• WRITTEN PROBLEM: From the listing that follows, extract every line and set it down unaltered.

• DATA BLOCK:
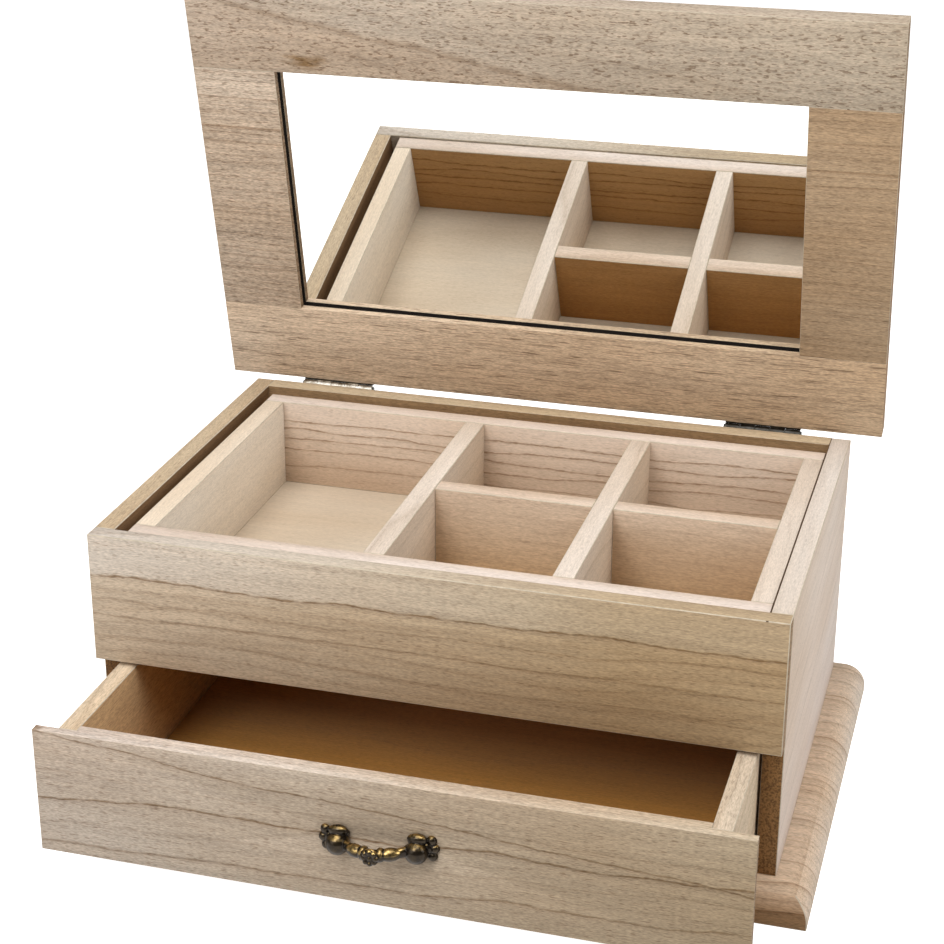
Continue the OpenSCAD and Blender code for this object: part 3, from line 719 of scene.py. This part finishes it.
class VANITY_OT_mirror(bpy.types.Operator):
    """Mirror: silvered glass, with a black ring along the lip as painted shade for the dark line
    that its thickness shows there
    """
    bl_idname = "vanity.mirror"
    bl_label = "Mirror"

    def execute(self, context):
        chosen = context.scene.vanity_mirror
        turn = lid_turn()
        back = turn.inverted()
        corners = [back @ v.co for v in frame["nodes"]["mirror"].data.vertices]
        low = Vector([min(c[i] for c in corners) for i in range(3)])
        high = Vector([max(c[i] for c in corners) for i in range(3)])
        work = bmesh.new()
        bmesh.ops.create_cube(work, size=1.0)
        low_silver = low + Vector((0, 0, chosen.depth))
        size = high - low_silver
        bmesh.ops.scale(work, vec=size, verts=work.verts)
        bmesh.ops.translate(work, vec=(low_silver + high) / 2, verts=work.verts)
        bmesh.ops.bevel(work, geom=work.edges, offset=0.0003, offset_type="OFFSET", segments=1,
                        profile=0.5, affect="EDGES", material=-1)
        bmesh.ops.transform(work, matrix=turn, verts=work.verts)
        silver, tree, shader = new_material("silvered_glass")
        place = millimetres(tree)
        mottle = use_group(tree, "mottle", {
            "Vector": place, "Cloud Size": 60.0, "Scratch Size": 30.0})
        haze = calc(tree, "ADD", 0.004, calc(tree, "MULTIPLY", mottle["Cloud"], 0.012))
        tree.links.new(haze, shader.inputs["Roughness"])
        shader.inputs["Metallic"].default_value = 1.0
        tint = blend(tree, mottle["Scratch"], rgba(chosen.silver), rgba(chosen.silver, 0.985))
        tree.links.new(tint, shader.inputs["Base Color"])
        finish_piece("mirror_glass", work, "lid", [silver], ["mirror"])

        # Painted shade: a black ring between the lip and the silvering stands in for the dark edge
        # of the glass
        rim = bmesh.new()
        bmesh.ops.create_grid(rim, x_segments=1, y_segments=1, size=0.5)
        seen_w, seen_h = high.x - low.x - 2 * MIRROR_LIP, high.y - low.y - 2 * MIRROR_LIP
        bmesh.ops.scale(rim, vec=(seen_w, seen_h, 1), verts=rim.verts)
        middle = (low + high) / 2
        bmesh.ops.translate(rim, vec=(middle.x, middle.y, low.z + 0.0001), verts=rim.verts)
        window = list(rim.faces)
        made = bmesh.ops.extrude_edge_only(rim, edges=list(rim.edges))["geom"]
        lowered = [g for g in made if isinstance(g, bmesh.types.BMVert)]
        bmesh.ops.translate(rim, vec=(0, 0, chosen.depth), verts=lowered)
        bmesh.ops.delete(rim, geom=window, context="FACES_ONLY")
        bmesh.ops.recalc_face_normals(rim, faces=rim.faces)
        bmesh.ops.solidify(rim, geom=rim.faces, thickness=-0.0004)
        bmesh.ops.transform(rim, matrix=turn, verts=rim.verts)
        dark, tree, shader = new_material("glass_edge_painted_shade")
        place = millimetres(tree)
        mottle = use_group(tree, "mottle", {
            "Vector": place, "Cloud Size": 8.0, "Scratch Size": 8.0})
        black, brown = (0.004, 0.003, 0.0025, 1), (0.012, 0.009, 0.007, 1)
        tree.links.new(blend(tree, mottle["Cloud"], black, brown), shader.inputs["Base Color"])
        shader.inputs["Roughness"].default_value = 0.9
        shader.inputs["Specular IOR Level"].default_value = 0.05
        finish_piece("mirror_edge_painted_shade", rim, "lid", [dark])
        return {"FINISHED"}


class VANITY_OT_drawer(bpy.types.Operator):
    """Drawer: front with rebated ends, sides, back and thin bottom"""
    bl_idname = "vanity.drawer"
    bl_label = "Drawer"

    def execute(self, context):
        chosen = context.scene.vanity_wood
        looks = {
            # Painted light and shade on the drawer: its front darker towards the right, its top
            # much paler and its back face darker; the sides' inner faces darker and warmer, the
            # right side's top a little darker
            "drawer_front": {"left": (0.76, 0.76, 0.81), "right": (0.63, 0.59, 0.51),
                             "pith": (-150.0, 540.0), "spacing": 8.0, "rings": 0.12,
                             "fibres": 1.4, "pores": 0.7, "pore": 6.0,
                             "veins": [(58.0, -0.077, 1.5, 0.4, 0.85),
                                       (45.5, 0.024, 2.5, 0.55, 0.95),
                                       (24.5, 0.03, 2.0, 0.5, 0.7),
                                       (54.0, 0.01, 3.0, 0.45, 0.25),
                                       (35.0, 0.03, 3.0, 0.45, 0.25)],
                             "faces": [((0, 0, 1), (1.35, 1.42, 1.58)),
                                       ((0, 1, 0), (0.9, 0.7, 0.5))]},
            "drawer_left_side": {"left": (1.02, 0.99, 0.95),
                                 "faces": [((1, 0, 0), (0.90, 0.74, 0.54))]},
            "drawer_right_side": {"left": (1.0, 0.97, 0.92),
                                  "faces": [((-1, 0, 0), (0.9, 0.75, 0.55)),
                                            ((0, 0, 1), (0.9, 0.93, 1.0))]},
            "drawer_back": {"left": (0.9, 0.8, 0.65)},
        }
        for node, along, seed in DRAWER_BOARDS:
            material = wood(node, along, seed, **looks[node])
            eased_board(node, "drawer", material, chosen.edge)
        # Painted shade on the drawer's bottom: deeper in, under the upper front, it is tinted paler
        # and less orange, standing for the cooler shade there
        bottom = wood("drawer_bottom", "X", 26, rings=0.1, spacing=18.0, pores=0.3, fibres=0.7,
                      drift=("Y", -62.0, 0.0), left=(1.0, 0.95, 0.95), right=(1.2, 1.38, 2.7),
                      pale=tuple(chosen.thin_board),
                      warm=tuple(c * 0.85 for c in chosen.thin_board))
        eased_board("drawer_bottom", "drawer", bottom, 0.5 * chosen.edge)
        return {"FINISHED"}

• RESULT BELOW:
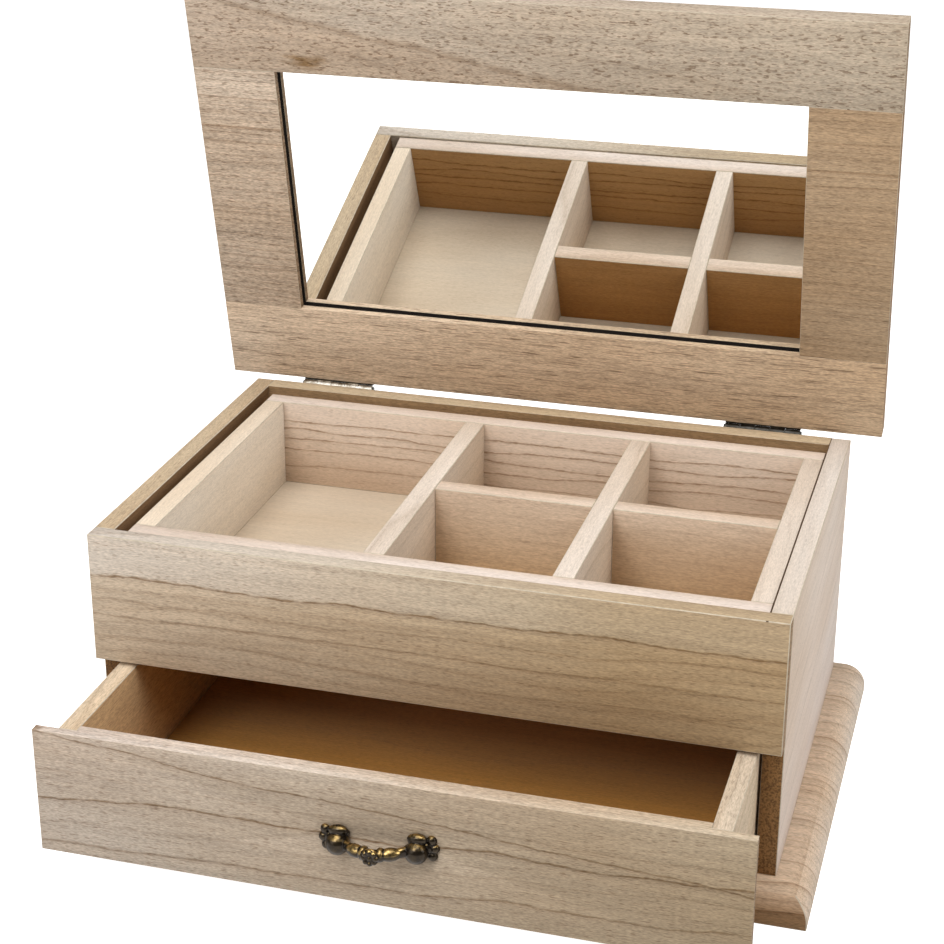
Continue the OpenSCAD and Blender code for this object: part 3, from line 719 of scene.py. This part finishes it.
class VANITY_OT_mirror(bpy.types.Operator):
    """Mirror: silvered glass, with a black ring along the lip as painted shade for the dark line
    that its thickness shows there
    """
    bl_idname = "vanity.mirror"
    bl_label = "Mirror"

    def execute(self, context):
        chosen = context.scene.vanity_mirror
        turn = lid_turn()
        back = turn.inverted()
        corners = [back @ v.co for v in frame["nodes"]["mirror"].data.vertices]
        low = Vector([min(c[i] for c in corners) for i in range(3)])
        high = Vector([max(c[i] for c in corners) for i in range(3)])
        work = bmesh.new()
        bmesh.ops.create_cube(work, size=1.0)
        low_silver = low + Vector((0, 0, chosen.depth))
        size = high - low_silver
        bmesh.ops.scale(work, vec=size, verts=work.verts)
        bmesh.ops.translate(work, vec=(low_silver + high) / 2, verts=work.verts)
        bmesh.ops.bevel(work, geom=work.edges, offset=0.0003, offset_type="OFFSET", segments=1,
                        profile=0.5, affect="EDGES", material=-1)
        bmesh.ops.transform(work, matrix=turn, verts=work.verts)
        silver, tree, shader = new_material("silvered_glass")
        place = millimetres(tree)
        mottle = use_group(tree, "mottle", {
            "Vector": place, "Cloud Size": 60.0, "Scratch Size": 30.0})
        haze = calc(tree, "ADD", 0.004, calc(tree, "MULTIPLY", mottle["Cloud"], 0.012))
        tree.links.new(haze, shader.inputs["Roughness"])
        shader.inputs["Metallic"].default_value = 1.0
        tint = blend(tree, mottle["Scratch"], rgba(chosen.silver), rgba(chosen.silver, 0.985))
        tree.links.new(tint, shader.inputs["Base Color"])
        finish_piece("mirror_glass", work, "lid", [silver], ["mirror"])

        # Painted shade: a black ring between the lip and the silvering stands in for the dark edge
        # of the glass
        rim = bmesh.new()
        bmesh.ops.create_grid(rim, x_segments=1, y_segments=1, size=0.5)
        seen_w, seen_h = high.x - low.x - 2 * MIRROR_LIP, high.y - low.y - 2 * MIRROR_LIP
        bmesh.ops.scale(rim, vec=(seen_w, seen_h, 1), verts=rim.verts)
        middle = (low + high) / 2
        bmesh.ops.translate(rim, vec=(middle.x, middle.y, low.z + 0.0001), verts=rim.verts)
        window = list(rim.faces)
        made = bmesh.ops.extrude_edge_only(rim, edges=list(rim.edges))["geom"]
        lowered = [g for g in made if isinstance(g, bmesh.types.BMVert)]
        bmesh.ops.translate(rim, vec=(0, 0, chosen.depth), verts=lowered)
        bmesh.ops.delete(rim, geom=window, context="FACES_ONLY")
        bmesh.ops.recalc_face_normals(rim, faces=rim.faces)
        bmesh.ops.solidify(rim, geom=rim.faces, thickness=-0.0004)
        bmesh.ops.transform(rim, matrix=turn, verts=rim.verts)
        dark, tree, shader = new_material("glass_edge_painted_shade")
        place = millimetres(tree)
        mottle = use_group(tree, "mottle", {
            "Vector": place, "Cloud Size": 8.0, "Scratch Size": 8.0})
        black, brown = (0.004, 0.003, 0.0025, 1), (0.012, 0.009, 0.007, 1)
        tree.links.new(blend(tree, mottle["Cloud"], black, brown), shader.inputs["Base Color"])
        shader.inputs["Roughness"].default_value = 0.9
        shader.inputs["Specular IOR Level"].default_value = 0.05
        finish_piece("mirror_edge_painted_shade", rim, "lid", [dark])
        return {"FINISHED"}


class VANITY_OT_drawer(bpy.types.Operator):
    """Drawer: front with rebated ends, sides, back and thin bottom"""
    bl_idname = "vanity.drawer"
    bl_label = "Drawer"

    def execute(self, context):
        chosen = context.scene.vanity_wood
        looks = {
            # Painted light and shade on the drawer: its front darker towards the right, its top
            # much paler and its back face darker; the sides' inner faces darker and warmer, the
            # right side's top a little darker
            "drawer_front": {"left": (0.76, 0.76, 0.81), "right": (0.63, 0.59, 0.51),
                             "pith": (-150.0, 540.0), "spacing": 8.0, "rings": 0.12,
                             "fibres": 1.4, "pores": 0.7, "pore": 6.0,
                             "veins": [(58.0, -0.077, 1.5, 0.4, 0.85),
                                       (45.5, 0.024, 2.5, 0.55, 0.95),
                                       (24.5, 0.03, 2.0, 0.5, 0.7),
                                       (54.0, 0.01, 3.0, 0.45, 0.25),
                                       (35.0, 0.03, 3.0, 0.45, 0.25)],
                             "faces": [((0, 0, 1), (1.35, 1.42, 1.58)),
                                       ((0, 1, 0), (0.9, 0.7, 0.5))]},
            "drawer_left_side": {"left": (1.02, 0.99, 0.95),
                                 "faces": [((1, 0, 0), (0.90, 0.74, 0.54))]},
            "drawer_right_side": {"left": (1.0, 0.97, 0.92),
                                  "faces": [((-1, 0, 0), (0.9, 0.75, 0.55)),
                                            ((0, 0, 1), (0.9, 0.93, 1.0))]},
            "drawer_back": {"left": (0.9, 0.8, 0.65)},
        }
        for node, along, seed in DRAWER_BOARDS:
            material = wood(node, along, seed, **looks[node])
            eased_board(node, "drawer", material, chosen.edge)
        # Painted shade on the drawer's bottom: deeper in, under the upper front, it is tinted paler
        # and less orange, standing for the cooler shade there
        bottom = wood("drawer_bottom", "X", 26, rings=0.1, spacing=18.0, pores=0.3, fibres=0.7,
                      drift=("Y", -62.0, 0.0), left=(1.0, 0.95, 0.95), right=(1.2, 1.38, 2.7),
                      pale=tuple(chosen.thin_board),
                      warm=tuple(c * 0.85 for c in chosen.thin_board))
        eased_board("drawer_bottom", "drawer", bottom, 0.5 * chosen.edge)
        return {"FINISHED"}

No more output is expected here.